Egocentric Gaze Estimation via Neck-Mounted Camera

TL;DR

This work introduces neck-mounted view gaze estimation as a new egocentric gaze task, addressing the lack of neck-mounted data by collecting the first ~4 hours of synchronized head-mounted gaze and neck-mounted video from 8 participants. It benchmarked a transformer-based gaze model (GLC) on this domain and proposed two domain-specific augmentations: an auxiliary in-view classification and a multi-view co-learning scheme with latent feature alignment conditioned on the relative camera rotation. The auxiliary in-view classifier yielded modest gains over direct fine-tuning, while multi-view co-learning did not improve performance.
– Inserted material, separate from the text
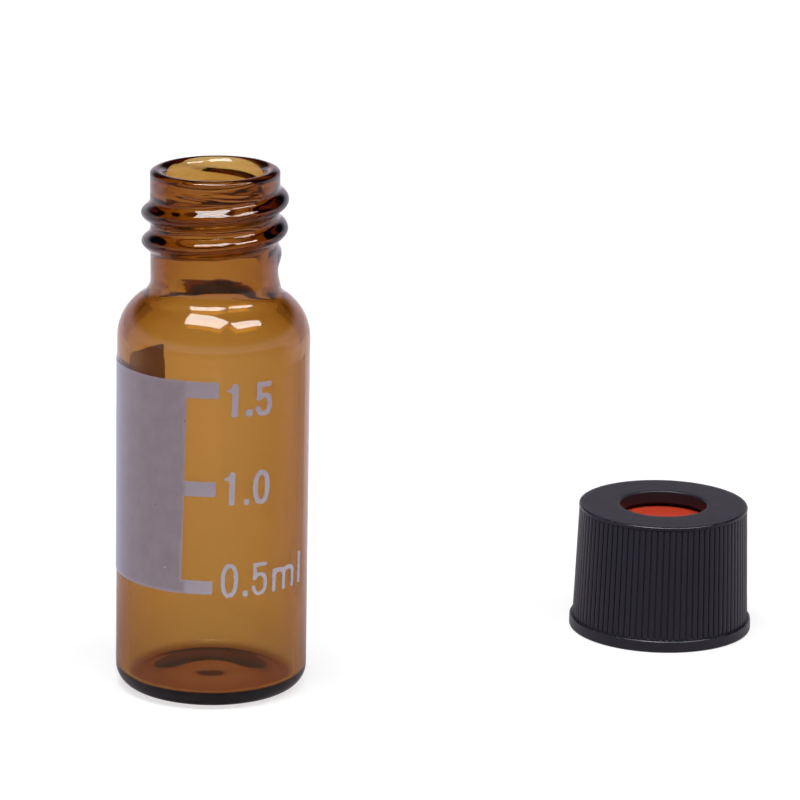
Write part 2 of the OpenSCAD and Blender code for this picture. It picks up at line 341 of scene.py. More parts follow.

The study provides a dataset, analysis of neck-mounted gaze characteristics (notably higher out-of-view rates and different center bias), and directions for future work, including scaling data and developing neck-tailored architectures with broader device support.

Abstract

This paper introduces neck-mounted view gaze estimation, a new task that estimates user gaze from the neck-mounted camera perspective. Prior work on egocentric gaze estimation, which predicts device wearer's gaze location within the camera's field of view, mainly focuses on head-mounted cameras while alternative viewpoints remain underexplored. To bridge this gap, we collect the first dataset for this task, consisting of approximately 4 hours of video collected from 8 participants during everyday activities. We evaluate a transformer-based gaze estimation model, GLC, on the new dataset and propose two extensions: an auxiliary gaze out-of-bound classification task and a multi-view co-learning approach that jointly trains head-view and neck-view models using a geometry-aware auxiliary loss. Experimental results show that incorporating gaze out-of-bound classification improves performance over standard fine-tuning, while the co-learning approach does not yield gains. We further analyze these results and discuss implications for neck-mounted gaze estimation.

Figures (8)

• Figure 1: Architecture for the Auxiliary In-view Classification method. The Gaze-in-bound classifier branches out from the bottleneck feature of the original model and performs a binary classification task which classifies whether the gaze is inside the camera field-of-view. The in-bound classification loss is then used in backpropagation together with the heatmap loss.
• Figure 2: Architecture for the Multi-view Co-learning method. Two GLC lai2024glc models are given with footage and gaze ground truth from head-view camera and neck-view camera, correspondingly. The 3D projection module projects the bottleneck feature into a 3D latent vector field. The vector field is then rotated by the relative extrinsic rotation matrix and an alignment loss is calculated between the rotated features. The alignment loss is then used together with the heatmap loss in the backpropagation.
• Figure 3: Collection methodology for the neck-mounted view gaze estimation dataset. The user wears an eye-tracker-equipped head-mounted camera and a neck-mounted camera, which records video simultaneously during the collection. The gaze point in the head-view camera coordinate is then mapped into the neck-mounted view camera coordinate frame.
• Figure 4: The gaze annotation pipeline for our dataset. For each timestep, a paired frame from synchronized head-view and neck-view videos are fed into the VGGT wang2025vggt encoder. The CoTracker karaev2024cotracker tracking head then takes the feature and the gaze point in the head-mounted view coordinate frame, and outputs the gaze point in the neck-mounted view coordinate frame.
• Figure 5: Distribution of the gaze point in head-view camera and neck-view camera.